◆ **WRITTEN REQUEST**
Write out, precisely and in full, each line of the material.
[GIVEN INFORMATION start]
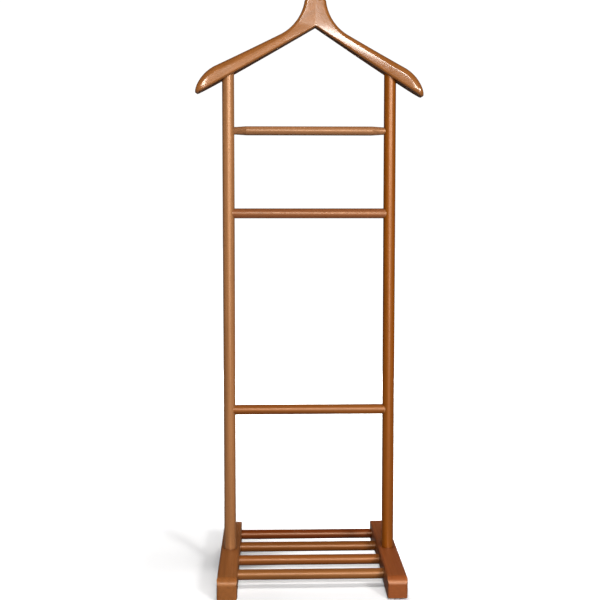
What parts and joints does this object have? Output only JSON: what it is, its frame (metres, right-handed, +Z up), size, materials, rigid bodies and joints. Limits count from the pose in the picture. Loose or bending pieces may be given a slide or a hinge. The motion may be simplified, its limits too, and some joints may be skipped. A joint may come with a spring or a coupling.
{
  "type": "clothes valet stand",
  "caption": "Free-standing wooden clothes valet with a bowed coat hanger, an oval trouser bar, cross rungs and a shoe rack of four rungs between arched feet.",
  "frame": {"origin": "on the floor, midway between the two posts and midway along the feet", "axes": "+Z up; +X to the right seen from the front; the front, where the crown is furthest away, faces -Y"},
  "size_m": [0.45, 0.34, 1.15],
  "materials": {
    "hanger_wood": "satin lacquer",
    "post_wood": "satin lacquer",
    "rung_wood": "satin lacquer",
    "foot_wood": "satin lacquer",
    "joint_wood": "plain beech",
    "fastener_steel": "zinc plated",
    "insert_brass": "plain",
    "glide_nylon": "matte"
  },
  "bodies": {
    "root": {"left_hanger_half": "hanger_wood", "right_hanger_half": "hanger_wood", "crown_dowels": "joint_wood", "hanger_screws": "fastener_steel", "screw_plugs": "hanger_wood", "left_post": "post_wood", "right_post": "post_wood", "trouser_bar": "rung_wood", "upper_rung": "rung_wood", "lower_rung": "rung_wood", "left_foot": "foot_wood", "right_foot": "foot_wood", "shoe_rung_1": "rung_wood", "shoe_rung_2": "rung_wood", "shoe_rung_3": "rung_wood", "shoe_rung_4": "rung_wood", "post_bolts": "fastener_steel", "bolt_washers": "fastener_steel", "post_inserts": "insert_brass", "foot_glides": "glide_nylon", "glide_nails": "fastener_steel"}
  },
  "joints": []
}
[GIVEN INFORMATION end]
◆ **RIGHT ANSWER**
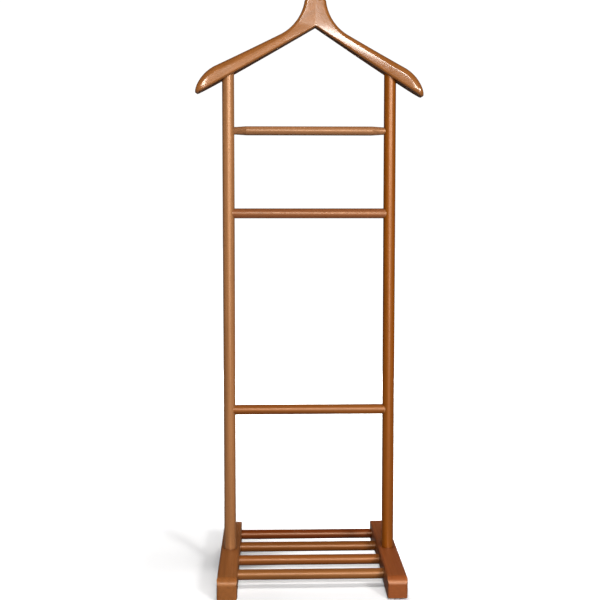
What parts and joints does this object have? Output only JSON: what it is, its frame (metres, right-handed, +Z up), size, materials, rigid bodies and joints. Limits count from the pose in the picture. Loose or bending pieces may be given a slide or a hinge. The motion may be simplified, its limits too, and some joints may be skipped. A joint may come with a spring or a coupling.
{
  "type": "clothes valet stand",
  "caption": "Free-standing wooden clothes valet with a bowed coat hanger, an oval trouser bar, cross rungs and a shoe rack of four rungs between arched feet.",
  "frame": {"origin": "on the floor, midway between the two posts and midway along the feet", "axes": "+Z up; +X to the right seen from the front; the front, where the crown is furthest away, faces -Y"},
  "size_m": [0.45, 0.34, 1.15],
  "materials": {
    "hanger_wood": "satin lacquer",
    "post_wood": "satin lacquer",
    "rung_wood": "satin lacquer",
    "foot_wood": "satin lacquer",
    "joint_wood": "plain beech",
    "fastener_steel": "zinc plated",
    "insert_brass": "plain",
    "glide_nylon": "matte"
  },
  "bodies": {
    "root": {"left_hanger_half": "hanger_wood", "right_hanger_half": "hanger_wood", "crown_dowels": "joint_wood", "hanger_screws": "fastener_steel", "screw_plugs": "hanger_wood", "left_post": "post_wood", "right_post": "post_wood", "trouser_bar": "rung_wood", "upper_rung": "rung_wood", "lower_rung": "rung_wood", "left_foot": "foot_wood", "right_foot": "foot_wood", "shoe_rung_1": "rung_wood", "shoe_rung_2": "rung_wood", "shoe_rung_3": "rung_wood", "shoe_rung_4": "rung_wood", "post_bolts": "fastener_steel", "bolt_washers": "fastener_steel", "post_inserts": "insert_brass", "foot_glides": "glide_nylon", "glide_nails": "fastener_steel"}
  },
  "joints": []
}